### Short exercise
Your task is to repeat all of the material exactly.

### Supplied information
= = =

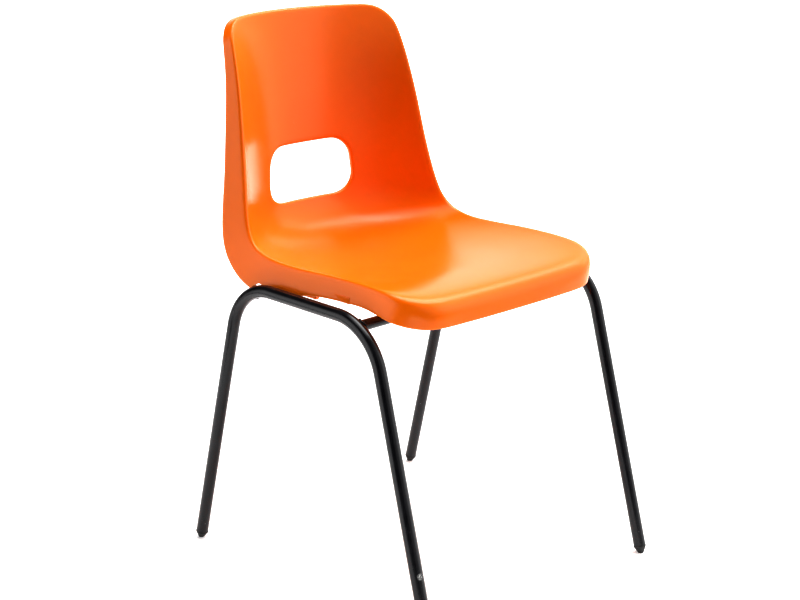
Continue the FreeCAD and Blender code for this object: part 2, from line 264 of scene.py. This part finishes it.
def foot_plastic():
    """Matt black plastic with grey scuffs."""
    n = Nodes("black_foot_plastic")
    scuff = n.remap(n.noise(300.0, 5.0, 0.7), 0.5, 0.75, 0.0, 0.5)
    n.link(n.mix(scuff, FOOT_BLACK, FOOT_SCUFF), n.shader.inputs["Base Color"])
    n.link(n.vary(n.noise(120.0, 4.0), *FOOT_ROUGHNESS), n.shader.inputs["Roughness"])
    n.link(n.bump(n.noise(900.0, 3.0), 0.15, 0.0003), n.shader.inputs["Normal"])
    return n.material


def zinc():
    """Bright zinc plate on the screws and washers."""
    n = Nodes("zinc_plate")
    n.link(n.tint(n.noise(500.0, 4.0), ZINC_DARK, ZINC_LIGHT), n.shader.inputs["Base Color"])
    n.link(n.vary(n.noise(700.0, 3.0), *ZINC_ROUGHNESS), n.shader.inputs["Roughness"])
    n.shader.inputs["Metallic"].default_value = 1.0
    return n.material


PLASTIC = shell_plastic()
ENAMEL = coated_tube()
FOOT = foot_plastic()
ZINC = zinc()


# ------------------------------------------------------------------ mesh helpers
def piece(name, points, faces, material, slot, nodes):
    """A mesh piece from points in millimetres about the feet, riding on the chair."""
    mesh = bpy.data.meshes.new(name)
    mesh.from_pydata([tuple((Vector(p) + SHIFT) * MM) for p in points], [], faces)
    mesh.update()
    mesh.polygons.foreach_set("use_smooth", [True] * len(mesh.polygons))
    mesh.materials.append(material)
    obj = bpy.data.objects.new(name, mesh)
    bpy.context.scene.collection.objects.link(obj)
    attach(obj, BODY)
    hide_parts(*nodes)
    return obj


def loops_to_mesh(loops, closed=False):
    """Points and faces of a tube through equal loops of points, with its ends filled."""
    count = len(loops[0])
    points = [p for loop in loops for p in loop]
    faces = []
    last = len(loops) if closed else len(loops) - 1
    for i in range(last):
        a = i * count
        b = (i + 1) % len(loops) * count
        faces += [(a + k, a + (k + 1) % count, b + (k + 1) % count, b + k) for k in range(count)]
    if not closed:
        faces.append(tuple(range(count))[::-1])
        faces.append(tuple(len(points) - count + k for k in range(count)))
    return points, faces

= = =

### Completed task
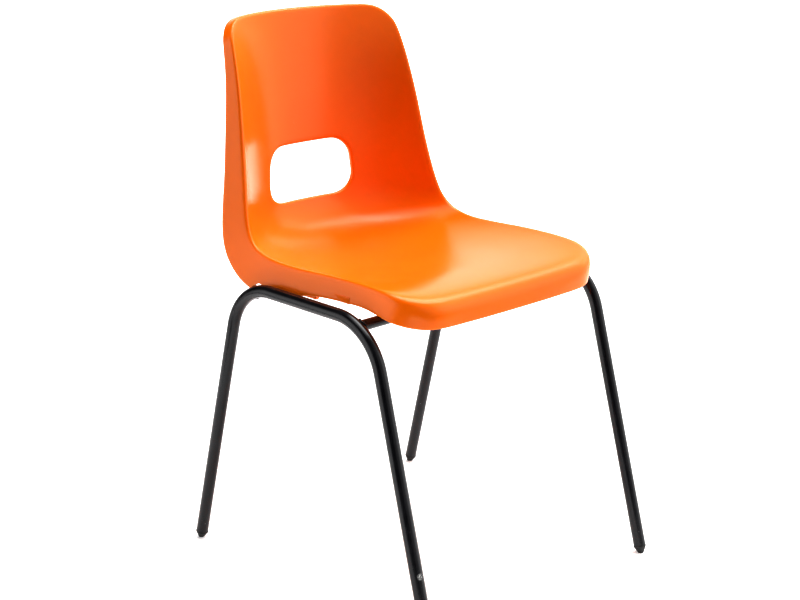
Continue the FreeCAD and Blender code for this object: part 2, from line 264 of scene.py. This part finishes it.
def foot_plastic():
    """Matt black plastic with grey scuffs."""
    n = Nodes("black_foot_plastic")
    scuff = n.remap(n.noise(300.0, 5.0, 0.7), 0.5, 0.75, 0.0, 0.5)
    n.link(n.mix(scuff, FOOT_BLACK, FOOT_SCUFF), n.shader.inputs["Base Color"])
    n.link(n.vary(n.noise(120.0, 4.0), *FOOT_ROUGHNESS), n.shader.inputs["Roughness"])
    n.link(n.bump(n.noise(900.0, 3.0), 0.15, 0.0003), n.shader.inputs["Normal"])
    return n.material


def zinc():
    """Bright zinc plate on the screws and washers."""
    n = Nodes("zinc_plate")
    n.link(n.tint(n.noise(500.0, 4.0), ZINC_DARK, ZINC_LIGHT), n.shader.inputs["Base Color"])
    n.link(n.vary(n.noise(700.0, 3.0), *ZINC_ROUGHNESS), n.shader.inputs["Roughness"])
    n.shader.inputs["Metallic"].default_value = 1.0
    return n.material


PLASTIC = shell_plastic()
ENAMEL = coated_tube()
FOOT = foot_plastic()
ZINC = zinc()


# ------------------------------------------------------------------ mesh helpers
def piece(name, points, faces, material, slot, nodes):
    """A mesh piece from points in millimetres about the feet, riding on the chair."""
    mesh = bpy.data.meshes.new(name)
    mesh.from_pydata([tuple((Vector(p) + SHIFT) * MM) for p in points], [], faces)
    mesh.update()
    mesh.polygons.foreach_set("use_smooth", [True] * len(mesh.polygons))
    mesh.materials.append(material)
    obj = bpy.data.objects.new(name, mesh)
    bpy.context.scene.collection.objects.link(obj)
    attach(obj, BODY)
    hide_parts(*nodes)
    return obj


def loops_to_mesh(loops, closed=False):
    """Points and faces of a tube through equal loops of points, with its ends filled."""
    count = len(loops[0])
    points = [p for loop in loops for p in loop]
    faces = []
    last = len(loops) if closed else len(loops) - 1
    for i in range(last):
        a = i * count
        b = (i + 1) % len(loops) * count
        faces += [(a + k, a + (k + 1) % count, b + (k + 1) % count, b + k) for k in range(count)]
    if not closed:
        faces.append(tuple(range(count))[::-1])
        faces.append(tuple(len(points) - count + k for k in range(count)))
    return points, faces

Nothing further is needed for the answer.